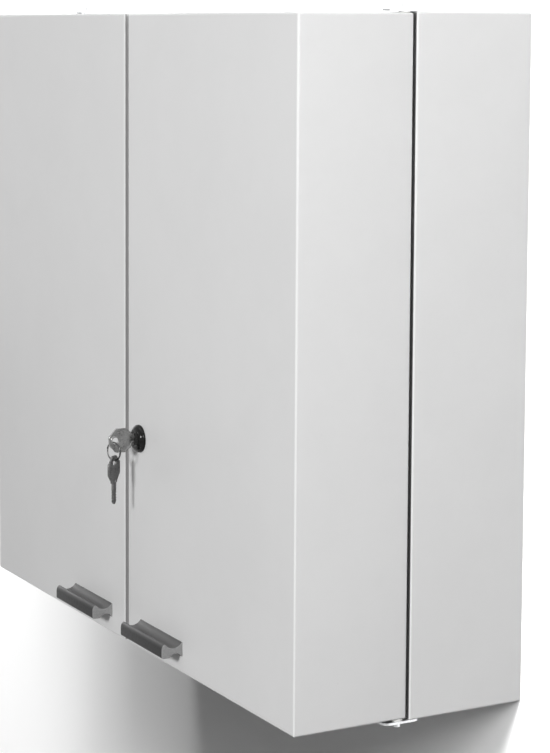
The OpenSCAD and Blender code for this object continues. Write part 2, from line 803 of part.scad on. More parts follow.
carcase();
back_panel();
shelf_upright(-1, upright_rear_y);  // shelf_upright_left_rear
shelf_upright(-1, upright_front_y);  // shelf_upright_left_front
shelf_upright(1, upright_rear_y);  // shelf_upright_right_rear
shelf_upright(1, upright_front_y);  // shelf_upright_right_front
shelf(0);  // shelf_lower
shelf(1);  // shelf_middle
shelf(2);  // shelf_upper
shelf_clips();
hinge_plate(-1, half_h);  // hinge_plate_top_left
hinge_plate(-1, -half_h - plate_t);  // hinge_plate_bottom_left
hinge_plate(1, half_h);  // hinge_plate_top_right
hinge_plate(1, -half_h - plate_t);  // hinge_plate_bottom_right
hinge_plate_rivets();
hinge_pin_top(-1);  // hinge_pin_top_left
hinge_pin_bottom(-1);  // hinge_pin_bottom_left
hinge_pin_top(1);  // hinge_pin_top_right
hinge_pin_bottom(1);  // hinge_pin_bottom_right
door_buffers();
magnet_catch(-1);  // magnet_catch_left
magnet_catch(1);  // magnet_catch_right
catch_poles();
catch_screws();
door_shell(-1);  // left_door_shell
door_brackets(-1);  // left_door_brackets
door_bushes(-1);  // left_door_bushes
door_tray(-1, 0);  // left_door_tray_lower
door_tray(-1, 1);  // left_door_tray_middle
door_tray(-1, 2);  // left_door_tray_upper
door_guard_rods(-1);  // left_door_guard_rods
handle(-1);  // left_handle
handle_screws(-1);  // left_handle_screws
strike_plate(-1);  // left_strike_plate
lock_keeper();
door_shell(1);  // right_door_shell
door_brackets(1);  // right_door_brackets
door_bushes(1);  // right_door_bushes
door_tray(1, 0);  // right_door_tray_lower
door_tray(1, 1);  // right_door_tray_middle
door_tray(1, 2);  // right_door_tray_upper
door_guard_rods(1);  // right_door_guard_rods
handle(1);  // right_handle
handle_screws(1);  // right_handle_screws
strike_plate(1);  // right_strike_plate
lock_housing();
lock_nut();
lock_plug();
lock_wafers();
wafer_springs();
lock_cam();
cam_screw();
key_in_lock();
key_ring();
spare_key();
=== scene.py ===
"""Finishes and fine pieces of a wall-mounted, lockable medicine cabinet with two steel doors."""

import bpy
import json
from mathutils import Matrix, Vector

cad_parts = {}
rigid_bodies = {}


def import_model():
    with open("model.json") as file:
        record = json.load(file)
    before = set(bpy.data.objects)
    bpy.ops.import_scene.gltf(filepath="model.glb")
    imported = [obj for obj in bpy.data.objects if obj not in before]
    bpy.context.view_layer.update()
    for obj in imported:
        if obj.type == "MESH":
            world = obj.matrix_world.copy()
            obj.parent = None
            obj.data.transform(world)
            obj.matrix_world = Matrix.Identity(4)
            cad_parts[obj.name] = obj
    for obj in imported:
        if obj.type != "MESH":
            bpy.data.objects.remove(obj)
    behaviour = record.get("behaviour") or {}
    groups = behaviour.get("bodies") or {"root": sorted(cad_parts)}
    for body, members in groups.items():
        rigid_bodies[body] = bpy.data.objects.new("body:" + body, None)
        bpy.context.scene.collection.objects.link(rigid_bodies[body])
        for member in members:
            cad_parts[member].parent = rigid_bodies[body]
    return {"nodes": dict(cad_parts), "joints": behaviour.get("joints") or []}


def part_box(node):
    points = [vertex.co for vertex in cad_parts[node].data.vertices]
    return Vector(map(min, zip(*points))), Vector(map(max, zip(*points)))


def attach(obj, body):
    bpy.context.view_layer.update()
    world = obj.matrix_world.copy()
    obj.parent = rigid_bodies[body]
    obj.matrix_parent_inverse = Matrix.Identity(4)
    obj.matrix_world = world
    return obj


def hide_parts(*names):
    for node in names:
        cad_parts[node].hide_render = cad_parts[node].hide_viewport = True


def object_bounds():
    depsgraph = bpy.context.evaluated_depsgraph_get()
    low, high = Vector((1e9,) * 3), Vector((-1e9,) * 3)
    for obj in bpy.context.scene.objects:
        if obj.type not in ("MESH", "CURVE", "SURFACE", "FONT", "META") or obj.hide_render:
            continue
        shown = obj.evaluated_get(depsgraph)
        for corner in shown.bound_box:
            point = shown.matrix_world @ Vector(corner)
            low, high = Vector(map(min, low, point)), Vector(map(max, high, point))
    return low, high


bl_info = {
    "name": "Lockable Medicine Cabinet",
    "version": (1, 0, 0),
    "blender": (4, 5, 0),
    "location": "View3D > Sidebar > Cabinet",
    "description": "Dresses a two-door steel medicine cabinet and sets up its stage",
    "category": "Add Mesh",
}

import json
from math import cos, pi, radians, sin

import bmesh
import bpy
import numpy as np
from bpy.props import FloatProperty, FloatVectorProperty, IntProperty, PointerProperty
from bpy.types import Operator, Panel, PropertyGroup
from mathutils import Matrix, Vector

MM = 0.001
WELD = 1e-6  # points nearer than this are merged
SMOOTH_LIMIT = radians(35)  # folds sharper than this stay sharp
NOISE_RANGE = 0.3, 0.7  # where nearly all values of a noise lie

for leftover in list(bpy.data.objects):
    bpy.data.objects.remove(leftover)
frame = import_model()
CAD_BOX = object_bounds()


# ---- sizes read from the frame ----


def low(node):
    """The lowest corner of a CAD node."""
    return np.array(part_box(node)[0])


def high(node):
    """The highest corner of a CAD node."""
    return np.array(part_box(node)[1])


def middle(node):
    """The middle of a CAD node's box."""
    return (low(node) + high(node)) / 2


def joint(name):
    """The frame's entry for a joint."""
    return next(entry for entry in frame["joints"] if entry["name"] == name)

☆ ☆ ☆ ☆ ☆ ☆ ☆

◆ **Task goal**
Taking the material above, extract exactly and only the lines from the line with "lock_nut();" to the line with "depsgraph = bpy.context.evaluated_depsgraph_get()", inclusive of both.

◆ **Task result**
lock_nut();
lock_plug();
lock_wafers();
wafer_springs();
lock_cam();
cam_screw();
key_in_lock();
key_ring();
spare_key();
=== scene.py ===
"""Finishes and fine pieces of a wall-mounted, lockable medicine cabinet with two steel doors."""

import bpy
import json
from mathutils import Matrix, Vector

cad_parts = {}
rigid_bodies = {}


def import_model():
    with open("model.json") as file:
        record = json.load(file)
    before = set(bpy.data.objects)
    bpy.ops.import_scene.gltf(filepath="model.glb")
    imported = [obj for obj in bpy.data.objects if obj not in before]
    bpy.context.view_layer.update()
    for obj in imported:
        if obj.type == "MESH":
            world = obj.matrix_world.copy()
            obj.parent = None
            obj.data.transform(world)
            obj.matrix_world = Matrix.Identity(4)
            cad_parts[obj.name] = obj
    for obj in imported:
        if obj.type != "MESH":
            bpy.data.objects.remove(obj)
    behaviour = record.get("behaviour") or {}
    groups = behaviour.get("bodies") or {"root": sorted(cad_parts)}
    for body, members in groups.items():
        rigid_bodies[body] = bpy.data.objects.new("body:" + body, None)
        bpy.context.scene.collection.objects.link(rigid_bodies[body])
        for member in members:
            cad_parts[member].parent = rigid_bodies[body]
    return {"nodes": dict(cad_parts), "joints": behaviour.get("joints") or []}


def part_box(node):
    points = [vertex.co for vertex in cad_parts[node].data.vertices]
    return Vector(map(min, zip(*points))), Vector(map(max, zip(*points)))


def attach(obj, body):
    bpy.context.view_layer.update()
    world = obj.matrix_world.copy()
    obj.parent = rigid_bodies[body]
    obj.matrix_parent_inverse = Matrix.Identity(4)
    obj.matrix_world = world
    return obj


def hide_parts(*names):
    for node in names:
        cad_parts[node].hide_render = cad_parts[node].hide_viewport = True


def object_bounds():
    depsgraph = bpy.context.evaluated_depsgraph_get()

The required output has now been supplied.